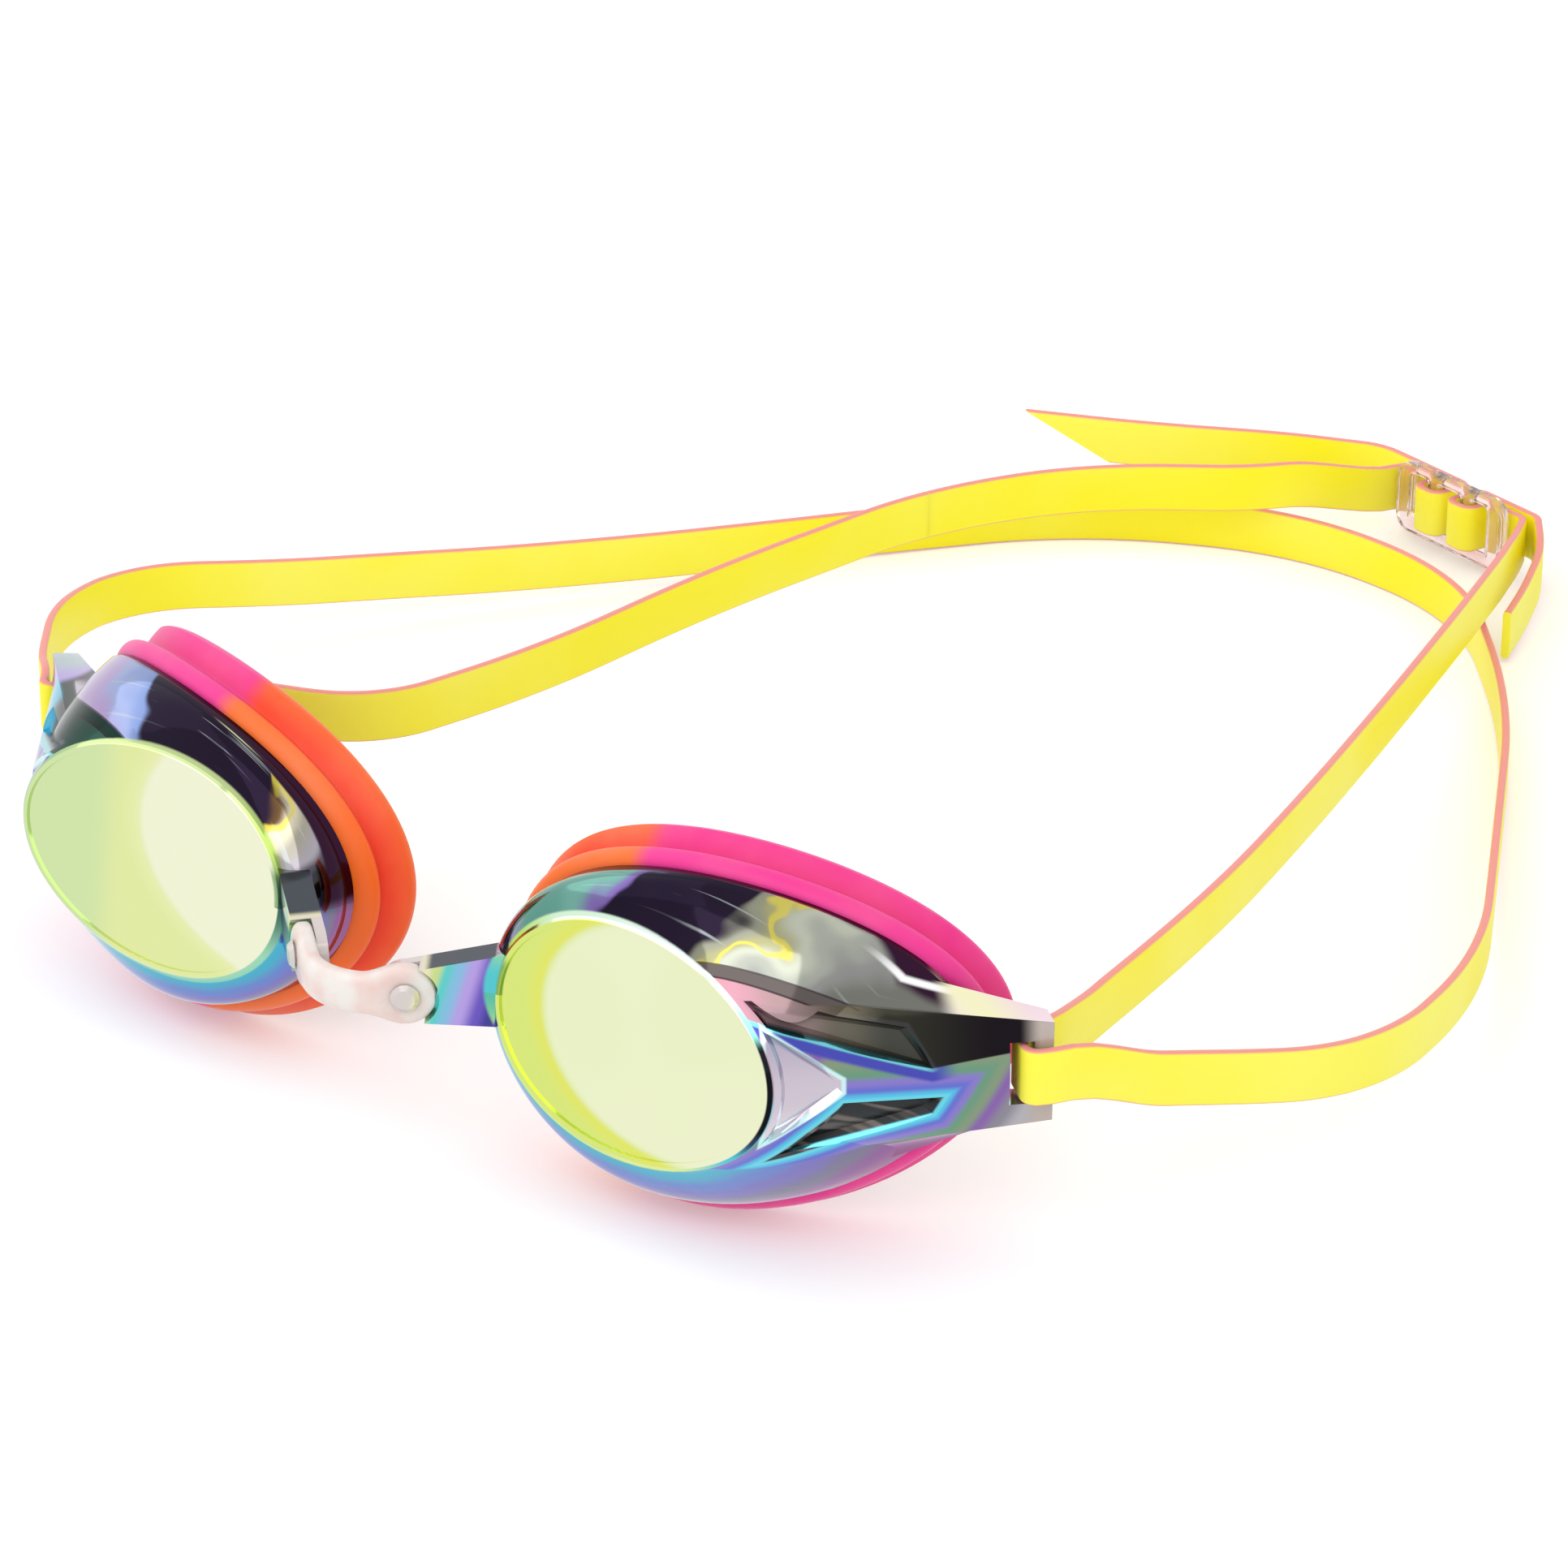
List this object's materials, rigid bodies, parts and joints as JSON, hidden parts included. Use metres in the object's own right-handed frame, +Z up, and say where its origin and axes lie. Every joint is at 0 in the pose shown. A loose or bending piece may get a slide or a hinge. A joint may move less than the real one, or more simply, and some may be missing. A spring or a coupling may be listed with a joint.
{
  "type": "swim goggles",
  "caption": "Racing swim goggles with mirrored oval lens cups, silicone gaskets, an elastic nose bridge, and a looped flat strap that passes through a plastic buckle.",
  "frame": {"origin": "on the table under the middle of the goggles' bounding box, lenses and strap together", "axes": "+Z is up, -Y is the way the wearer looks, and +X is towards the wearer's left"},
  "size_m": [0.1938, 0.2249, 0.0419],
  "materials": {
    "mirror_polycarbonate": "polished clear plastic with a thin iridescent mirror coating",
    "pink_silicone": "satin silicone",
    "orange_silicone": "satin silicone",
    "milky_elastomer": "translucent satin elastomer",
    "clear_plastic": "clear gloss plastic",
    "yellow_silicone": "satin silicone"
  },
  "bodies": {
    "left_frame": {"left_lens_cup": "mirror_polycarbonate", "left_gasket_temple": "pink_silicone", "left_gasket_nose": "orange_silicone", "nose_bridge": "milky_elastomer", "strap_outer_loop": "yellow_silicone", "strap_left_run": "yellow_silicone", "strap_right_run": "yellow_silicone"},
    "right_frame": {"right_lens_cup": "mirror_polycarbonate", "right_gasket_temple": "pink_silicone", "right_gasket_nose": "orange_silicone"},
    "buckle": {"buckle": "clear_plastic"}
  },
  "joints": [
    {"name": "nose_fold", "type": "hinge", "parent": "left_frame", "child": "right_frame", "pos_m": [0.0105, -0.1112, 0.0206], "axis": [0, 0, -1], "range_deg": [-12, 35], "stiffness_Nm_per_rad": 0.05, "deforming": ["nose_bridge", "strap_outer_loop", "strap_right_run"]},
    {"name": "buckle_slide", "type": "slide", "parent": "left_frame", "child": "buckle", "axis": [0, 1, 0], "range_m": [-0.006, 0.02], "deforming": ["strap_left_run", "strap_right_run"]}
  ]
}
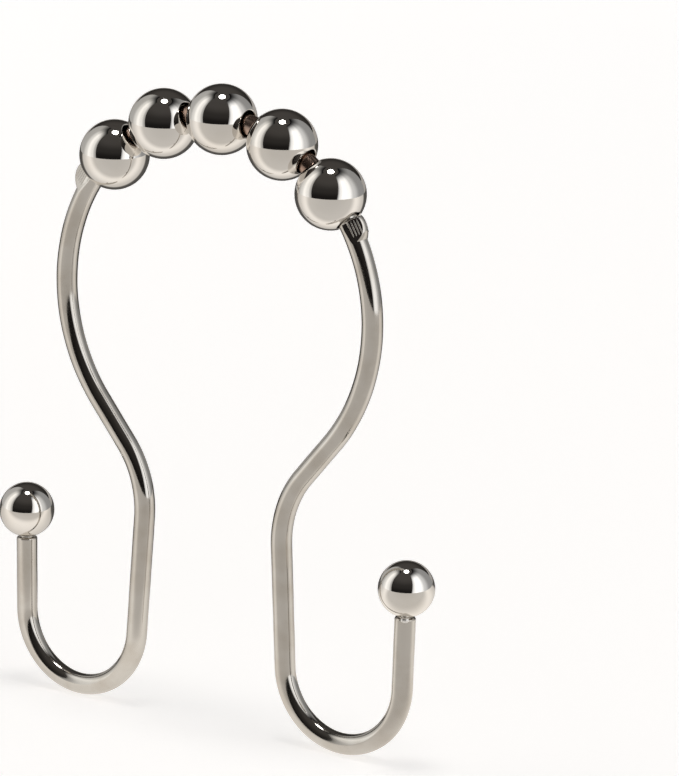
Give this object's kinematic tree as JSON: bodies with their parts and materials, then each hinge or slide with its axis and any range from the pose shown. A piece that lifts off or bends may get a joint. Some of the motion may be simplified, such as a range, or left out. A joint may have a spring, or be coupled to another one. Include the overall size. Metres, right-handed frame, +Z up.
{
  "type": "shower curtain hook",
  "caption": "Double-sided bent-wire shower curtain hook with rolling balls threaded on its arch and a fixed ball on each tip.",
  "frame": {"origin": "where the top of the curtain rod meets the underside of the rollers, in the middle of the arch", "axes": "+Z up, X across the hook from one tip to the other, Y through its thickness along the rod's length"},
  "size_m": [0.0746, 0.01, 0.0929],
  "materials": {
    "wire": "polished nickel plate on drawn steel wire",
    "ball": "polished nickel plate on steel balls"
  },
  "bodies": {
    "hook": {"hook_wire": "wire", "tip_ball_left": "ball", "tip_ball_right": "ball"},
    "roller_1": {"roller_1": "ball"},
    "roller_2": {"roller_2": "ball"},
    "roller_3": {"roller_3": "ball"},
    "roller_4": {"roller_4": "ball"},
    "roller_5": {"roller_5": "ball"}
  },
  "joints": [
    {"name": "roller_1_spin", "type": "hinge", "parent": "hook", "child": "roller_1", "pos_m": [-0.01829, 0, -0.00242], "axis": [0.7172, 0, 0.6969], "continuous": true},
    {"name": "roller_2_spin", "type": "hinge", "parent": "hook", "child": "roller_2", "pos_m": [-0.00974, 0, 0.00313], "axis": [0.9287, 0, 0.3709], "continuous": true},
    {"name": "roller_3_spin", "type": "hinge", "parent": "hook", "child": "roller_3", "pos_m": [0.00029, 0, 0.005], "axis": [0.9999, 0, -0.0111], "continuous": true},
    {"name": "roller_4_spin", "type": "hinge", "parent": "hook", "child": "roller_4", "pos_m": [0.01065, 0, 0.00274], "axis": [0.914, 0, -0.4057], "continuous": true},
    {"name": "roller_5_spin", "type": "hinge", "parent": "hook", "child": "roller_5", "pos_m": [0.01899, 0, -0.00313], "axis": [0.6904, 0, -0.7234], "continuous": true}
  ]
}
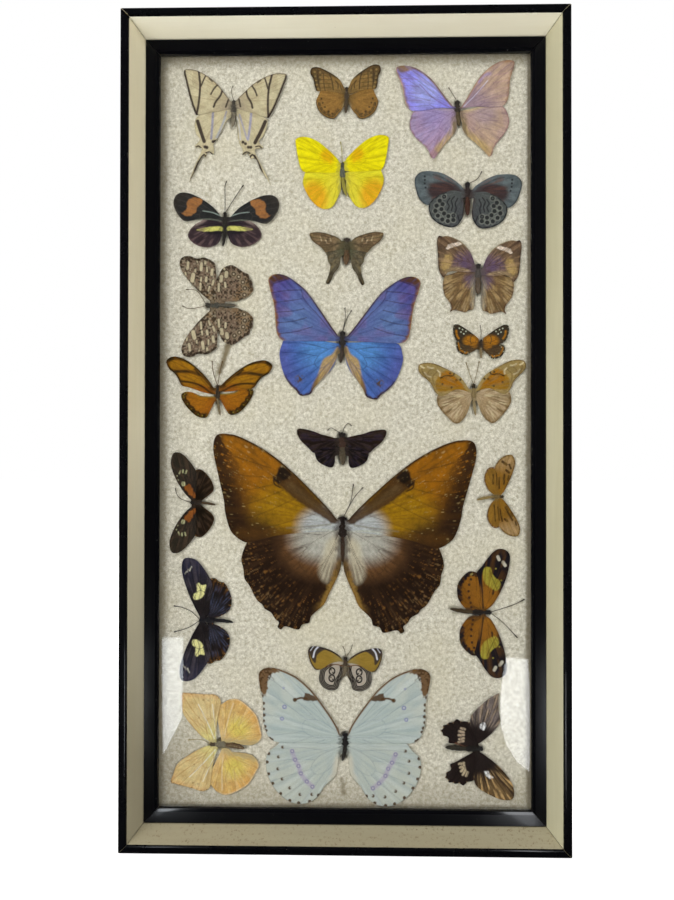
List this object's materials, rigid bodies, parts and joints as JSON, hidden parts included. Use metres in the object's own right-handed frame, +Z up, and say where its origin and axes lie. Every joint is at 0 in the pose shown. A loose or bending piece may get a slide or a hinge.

■ ■ ■

> [Required task] Say how many lines above hold the word "each", giving only the count.

> [Expected output] 2